The Fringe team returns with Michael back to the lab. Olivia discovers that Michael still remembers her, despite having only met in the original timeline. Walter, still in his drug-addled state, reminisces about the damage that his more sinister side had done, and decides to burn the notebook. However, his hallucination of Carla warns that he has already done the damage, having recalled what he was capable of; when he next looks up, he finds he is looking at himself, a grim smile on his face. Walter snaps alert, finding no notebook and the lab empty.

==Production==
"Black Blotter" was written by Kristin Cantrell, marking her first writing credit for the series; she previously served as a script coordinator. It was directed by Tommy Gormley, making his first solo directing credit. He served as first assistant director on several of Fringe co-creator J. J. Abrams' projects, including Star Trek and Super 8.

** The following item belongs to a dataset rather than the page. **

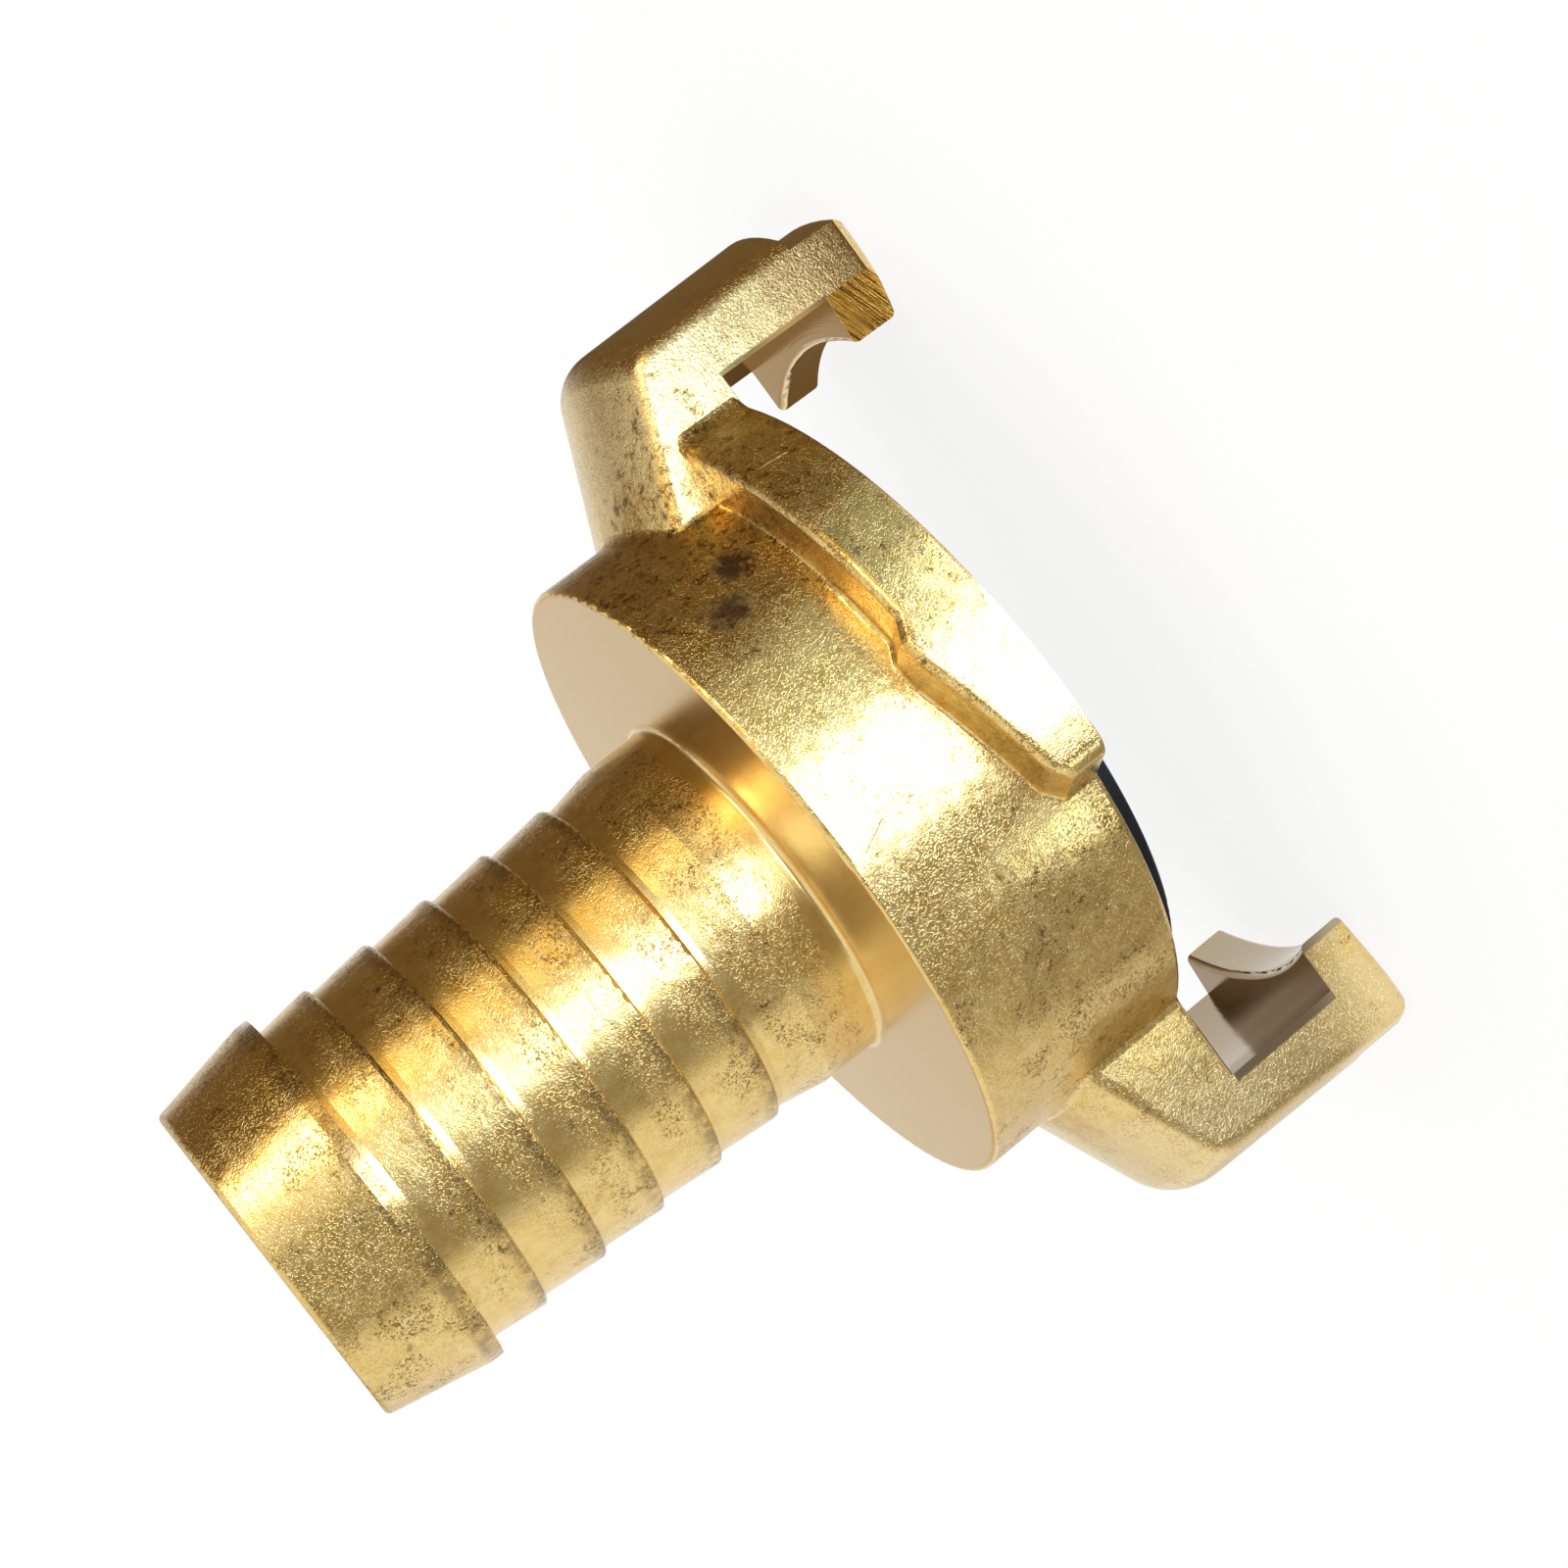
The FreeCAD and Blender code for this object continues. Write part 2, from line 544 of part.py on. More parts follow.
turned(body, "Seal_seat", [
    (0, HEAD_FRONT),
    (f"{SEAT_RADIUS} + seat_chamfer", HEAD_FRONT),
    (SEAT_RADIUS, f"{HEAD_FRONT} + seat_chamfer"),
    (SEAT_RADIUS, f"{SEAT_FLOOR} - groove_height"),
    (GROOVE_RADIUS, f"{SEAT_FLOOR} - groove_height"),
    (GROOVE_RADIUS, SEAT_FLOOR),
    (0, SEAT_FLOOR),
], cut=True)
turned(body, "Waterway", [
    (0, SEAT_FLOOR),
    ("waterway_diameter / 2 + waterway_chamfer", SEAT_FLOOR),
    ("waterway_diameter / 2", f"{SEAT_FLOOR} + waterway_chamfer"),
    ("waterway_diameter / 2", f"{TAIL_END} - waterway_chamfer"),
    ("waterway_diameter / 2 + waterway_chamfer", TAIL_END),
    (0, TAIL_END),
], cut=True)

# Seal: rubber ring with a bead at its back and a lip at its front, in its own frame from its front face up
seal = new_body("SealRing", "seal_ring")
SEAL_RADIUS = f"{SEAT_RADIUS} - seal_clearance"
SEAL_HEIGHT = "(seat_depth + seal_protrusion)"
turned(seal, "Seal_section", [
    ("lip_diameter / 2", 0),
    (SEAL_RADIUS, 0),
    (SEAL_RADIUS, f"{SEAL_HEIGHT} - groove_height + seal_clearance"),
    (f"{GROOVE_RADIUS} - seal_clearance", f"{SEAL_HEIGHT} - groove_height + seal_clearance"),
    (f"{GROOVE_RADIUS} - seal_clearance", SEAL_HEIGHT),
    ("seal_bore_diameter / 2", SEAL_HEIGHT),
    ("seal_bore_diameter / 2", "lip_height + pocket_height"),
    ("pocket_diameter / 2", "lip_height + pocket_height / 2"),
    ("lip_diameter / 2", "lip_height"),
])
rounded(seal, "Seal_edge",
        lambda edge: on_radius(edge, SEAL_RADIUS) and at_height(edge, 0), "seal_edge_radius")
seal.setExpression("Placement.Base.z", bound(f"{HEAD_FRONT} - seal_protrusion"))
doc.recompute()

for item in doc.Objects:
    if "Invalid" in item.State or "Error" in item.State:
        raise RuntimeError(f"{item.Name} failed: {item.State}")
os.makedirs("parts", exist_ok=True)
for piece in (body, seal):
    if piece.Shape.isNull() or not piece.Shape.isValid():
        raise RuntimeError(f"{piece.Label} has no valid shape")
    piece.Shape.exportStep(f"parts/{piece.Label}.step")
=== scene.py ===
import json
import math

import bpy
from mathutils import Matrix, Vector

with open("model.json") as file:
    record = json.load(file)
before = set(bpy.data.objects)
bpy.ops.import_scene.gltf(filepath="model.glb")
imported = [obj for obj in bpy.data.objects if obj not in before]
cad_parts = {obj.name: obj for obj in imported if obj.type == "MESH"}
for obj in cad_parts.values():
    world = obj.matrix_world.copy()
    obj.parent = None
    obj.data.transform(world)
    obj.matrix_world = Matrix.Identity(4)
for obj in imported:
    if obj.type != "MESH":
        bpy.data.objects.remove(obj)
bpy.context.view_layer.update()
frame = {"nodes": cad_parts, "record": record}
bpy.ops.object.select_all(action="DESELECT")

# Brass body: one hot forging with its claws, locking ridges and hose tail. It was tumbled after trimming,
# which left small dents, strokes and dirt on all that stands proud, and then turned on its back face, in its
# slots and on its noses. Lengths are in mm, and the fineness of a texture is in grains for each mm.
MM = 0.001
SOFT = 0.1
TUMBLED = (0.78, 0.54, 0.185, 1.0)
PALE = (0.84, 0.63, 0.26, 1.0)
CLEAN = (0.86, 0.69, 0.36, 1.0)
TURNED = (0.82, 0.63, 0.33, 1.0)
# Painted reflection: the warm golden orange in which the milled flat shows
PAINTED_MILLED_REFLECTION = (0.82, 0.48, 0.10, 1.0)
OLIVE = (0.48, 0.31, 0.085, 1.0)
# Painted shade for the slots under the hooks
SLOT_PAINTED_SHADE = (0.52, 0.35, 0.14, 1.0)
# Painted shade: a darker grey-brown laid on the lower claw's slot and nose only
PAINTED_SHADE_GREY = (0.40, 0.33, 0.24, 1.0)
PATINA = (0.15, 0.07, 0.018, 1.0)
STAIN = (0.055, 0.018, 0.010, 1.0)
body = frame["nodes"]["coupling_body"]
mounts = {mount["name"]: mount for mount in frame["record"]["mounts"]}
head_front = mounts["claw_coupling"]["pos_m"][2] / MM
head_back = mounts["hose_stop"]["pos_m"][2] / MM
end_crest = mounts["hose_tail"]["pos_m"][2] / MM - mounts["hose_tail"]["dims"]["length_mm"] / 2


def new_node(tree, kind, **settings):
    """A shader node with its properties and plain input values set by name."""
    node = tree.nodes.new(kind)
    for name, value in settings.items():
        if hasattr(node, name):
            setattr(node, name, value)
        else:
            node.inputs[name.replace("_", " ")].default_value = value
    return node


def feed(tree, socket, value):
    """A link where the value is a socket, and otherwise a plain number or colour."""
    if isinstance(value, bpy.types.NodeSocket):
        tree.links.new(value, socket)
    else:
        socket.default_value = value


def sums(tree, operation, *values, clamp=False):
    """One step of arithmetic on numbers or sockets."""
    node = new_node(tree, "ShaderNodeMath", operation=operation, use_clamp=clamp)
    for socket, value in zip(node.inputs, values):
        feed(tree, socket, value)
    return node.outputs[0]


def both(tree, *masks):
    """Where all of the masks are, as their product."""
    mask = masks[0]
    for other in masks[1:]:
        mask = sums(tree, "MULTIPLY", mask, other)
    return mask


def either(tree, *masks):
    """Where any of the masks is."""
    mask = masks[0]
    for other in masks[1:]:
        mask = sums(tree, "MAXIMUM", mask, other)
    return mask


def vectors(tree, operation, *values):
    """One step of arithmetic on vectors."""
    node = new_node(tree, "ShaderNodeVectorMath", operation=operation)
    for socket, value in zip(node.inputs, values):
        feed(tree, socket, value)
    return node.outputs["Value" if operation in ("DISTANCE", "DOT_PRODUCT") else "Vector"]


def scaled(tree, vector, factor):
    """A vector times a number."""
    node = new_node(tree, "ShaderNodeVectorMath", operation="SCALE")
    feed(tree, node.inputs[0], vector)
    feed(tree, node.inputs["Scale"], factor)
    return node.outputs[0]


def tint(tree, share, low, high):
    """One colour at a share of 0, the other at 1."""
    node = new_node(tree, "ShaderNodeMix", data_type="RGBA")
    for socket, value in zip((node.inputs[0], node.inputs[6], node.inputs[7]), (share, low, high)):
        feed(tree, socket, value)
    return node.outputs[2]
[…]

Within the episode is a 75-second animation in the style of Terry Gilliam's animated sequences for Monty Python, representing part of Walter's drug-induced memory. The animation was produced by 6 Point Harness over a two-week period, working the various idiosyncrasies of Gilliam's animations into this sequence. Elements such as a giant foot crushing the characters are a direct homage to the same elements used in Gilliam's animation for the Monty Python title sequences.

==Reception==
===Ratings===
"Black Blotter" first aired in the United States on December 14, 2012, on Fox. An estimated 3.13 million viewers watched the episode, and earned a ratings share of 1.1 among adults aged 18 to 49, to become the highest rated episode of the season to date. 1.43 million viewers watched the episode through DVR and garnered a 0.6 rating, totaling 4.55 million viewers and a 1.7 rating.

===Reviews===
"Black Blotter" has been compared to the "19th episode" of earlier seasons - "Brown Betty" from Season 2, "Lysergic Acid Diethylamide" from Season 3, and "Letters of Transit" from Season 4 - where the producers have provided a strange, out-of-context episode that does not follow the usual narrative and direction of most other Fringe episodes The episode received positive reviews, with Noel Murray of The A.V. Club awarding the episode an "A−" grade, and IGNs Ramsey Isler rating the episode a 7.5 out of 10. Jeff Jensen of Entertainment Weekly named "Black Blotter" the nineteenth best episode of the series, stating "Walter Bishop's most epic LSD trip ever — an attempt to recover lost memories of his master plan to defeat the Observers — allowed Fringe to creatively cut loose with some novel storytelling devices, none more inspired than a cartoon romp rendered in the style of Terry Gilliam's stop-motion Monty Python animation."